As the Suns crossed midcourt, referee Leroy Richardson inexplicably blew his whistle and signaled as if he was going to give the Mavs a timeout. However, since the Mavs didn’t have possession of the ball, they can’t call a timeout — and they weren’t trying to call for a timeout.
Thus, an inadvertent whistle was the call, and the Suns resumed possession of the ball — taking it out of bounds.
Eventually, after a Suns’ timeout with 10.1 seconds left, the ball was tossed to Booker on the inbounds play and he milked the clock to the very end before hoisting up a dramatic shot that nestled through the nets and sent the Mavs home in a foul mood.
Devin played on another level. What more can you say?
Suns coach Earl Watson
“A dominant performance tonight and throughout the whole game, especially down the stretch,” Suns coach Earl Watson said of Booker. “Wesley Matthews is one of the best on-the-ball defenders in our league.
“We recognized that and we respect that. Devin played on another level. What more can you say?”
Carlisle took the blame for the final shot by Booker.
“You know, that’s on me,” Carlisle said. ‘Clearly we should have gone and double–teamed the guy the whole fourth quarter.
“That’s my fault.”
For the Mavs, Dirk Nowitzki was phenomenal in defeat, drilling 10-of-14 shots and finishing with 23 points and 11 rebounds while posting his seventh double-double of the season.
Nowitzki was 5-of-6 from the field with 13 points in the first quarter, while his teammates were just 1-of-10 with 11 points.
“It’s sad to get (a game like this from Nowitzki) and throw it away, because we couldn’t close it,” Carlisle said. “Look, we worked hard to get a six-point lead towards the end.
“With two minutes go to that’s where you’ve got to bear down and you’ve got to get stops.”
The Mavs got very little from Seth Curry, who scored only three points and was just 1-of-8 from the field.
Look, we worked hard to get a six-point lead towards the end.
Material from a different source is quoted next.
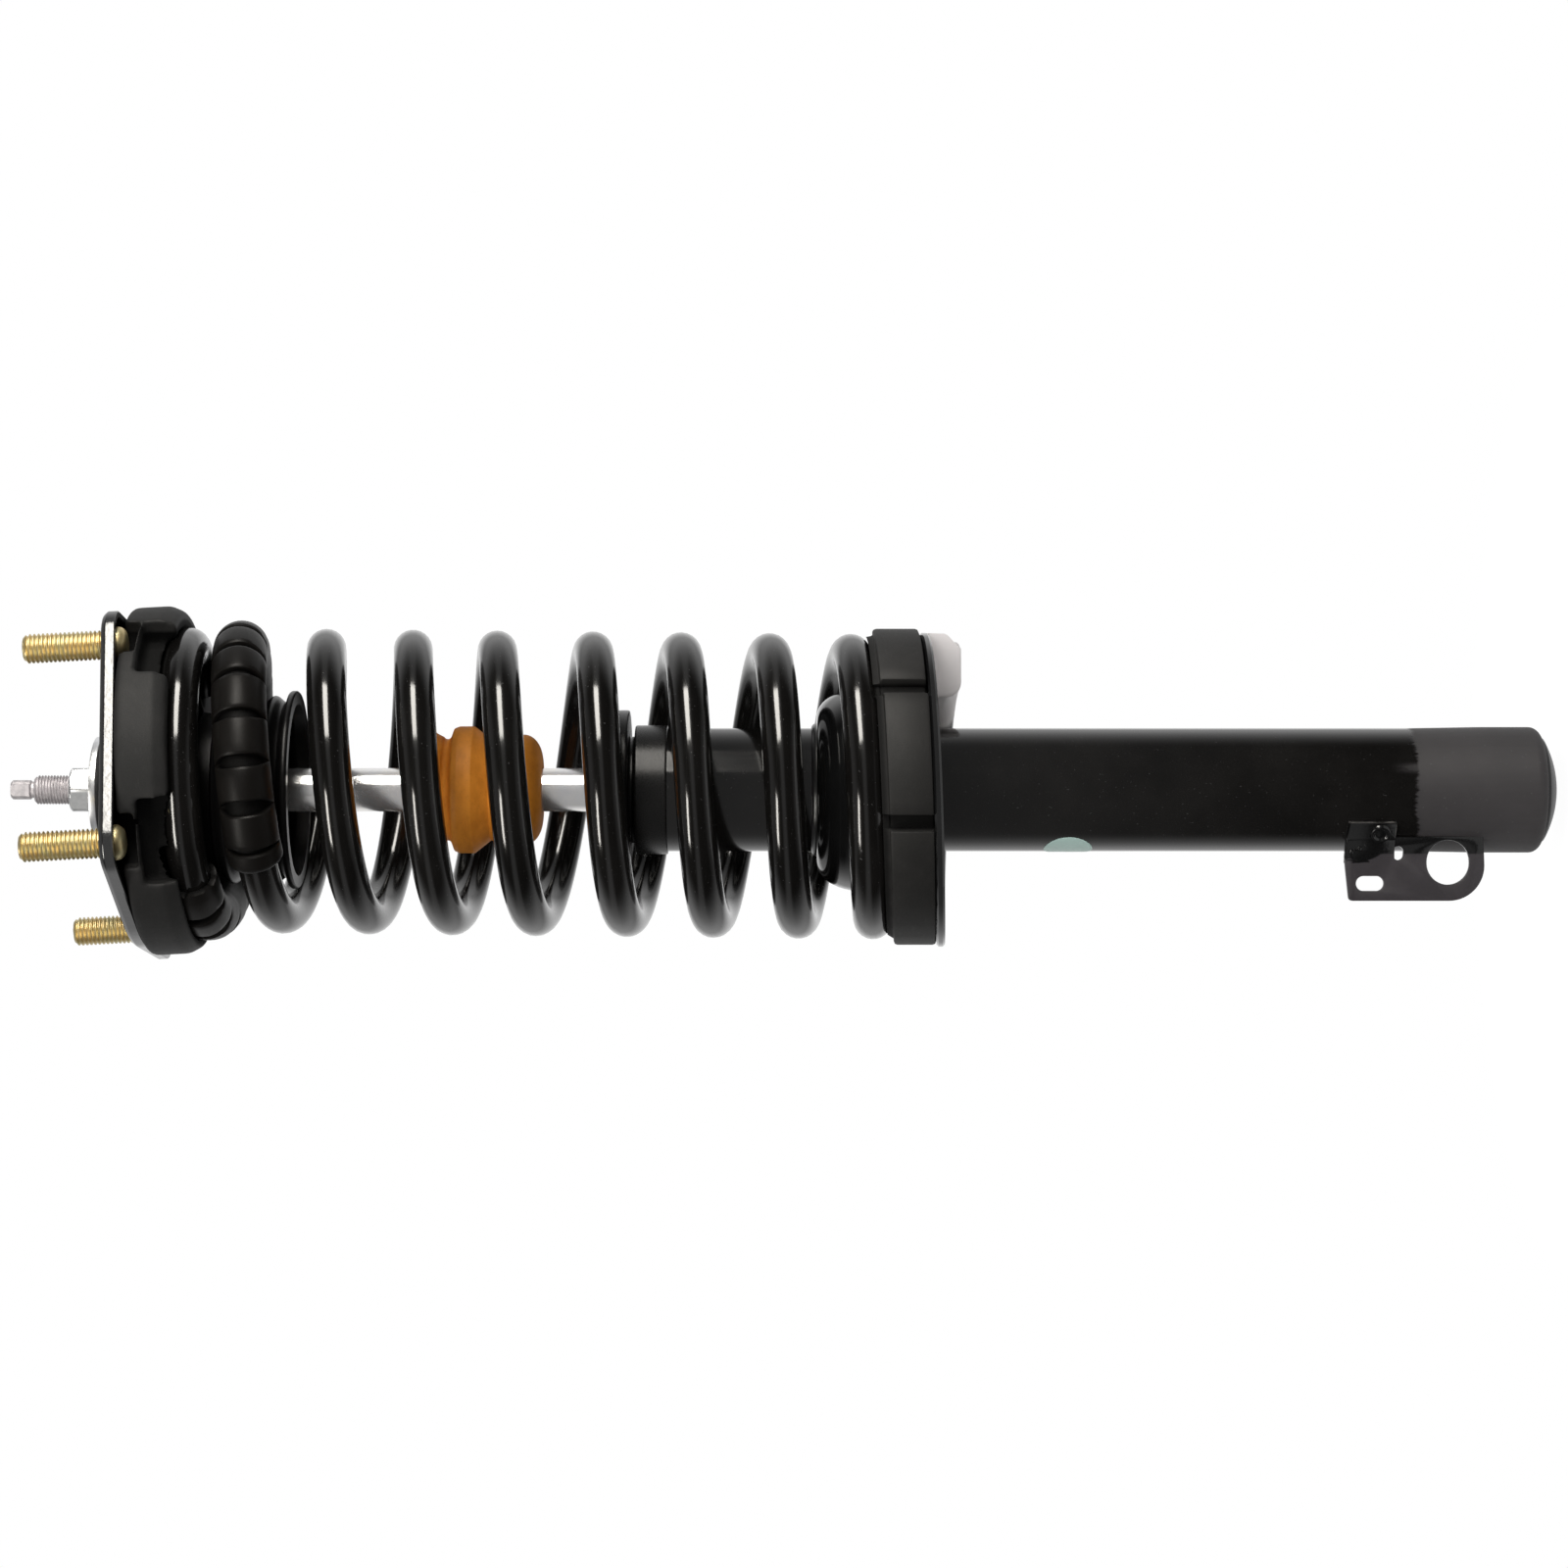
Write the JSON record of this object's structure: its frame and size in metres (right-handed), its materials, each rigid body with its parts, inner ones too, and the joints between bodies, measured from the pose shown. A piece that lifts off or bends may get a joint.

With two minutes go to that’s where you’ve got to bear down and you’ve got to get stops.
“We put a guy his size on him in Eric Bledsoe,” Watson said. “We let (Derrick) Jones pick up whoever brought the ball up.
“Eric Bledsoe’s a great on-the-ball defender. It took a lot of Eric’s energy, he was inefficient from the field, but he’s a big three in transition.”
The Mavs trailed 25-24 after the first quarter, but led 47-45 at the half. However, they just couldn’t get enough sustained stops on defense against the Suns, who rode Booker all the way in the fourth quarter, when he tallied 14 points on 6-of-8 shots and helped the Suns leave town with a 22-44 record.
Dallas wound up shooting just 37.8 percent from the field, but did have season highs in free throws attempted (36) and made (33). Nevertheless, when the Mavs needed a defensive stop, they just couldn’t get it.
“I think a lot of it falls on the starters and how we’re getting off to (slow starts in) games,” Barnes said. “Containing penetration, that was the issue the second half of the (Los Angeles) Lakers game (this past Tuesday, the game against the (Brooklyn) Nets (on Friday) and then tonight.
“So we just have to do a better job of keeping guys in front of us.”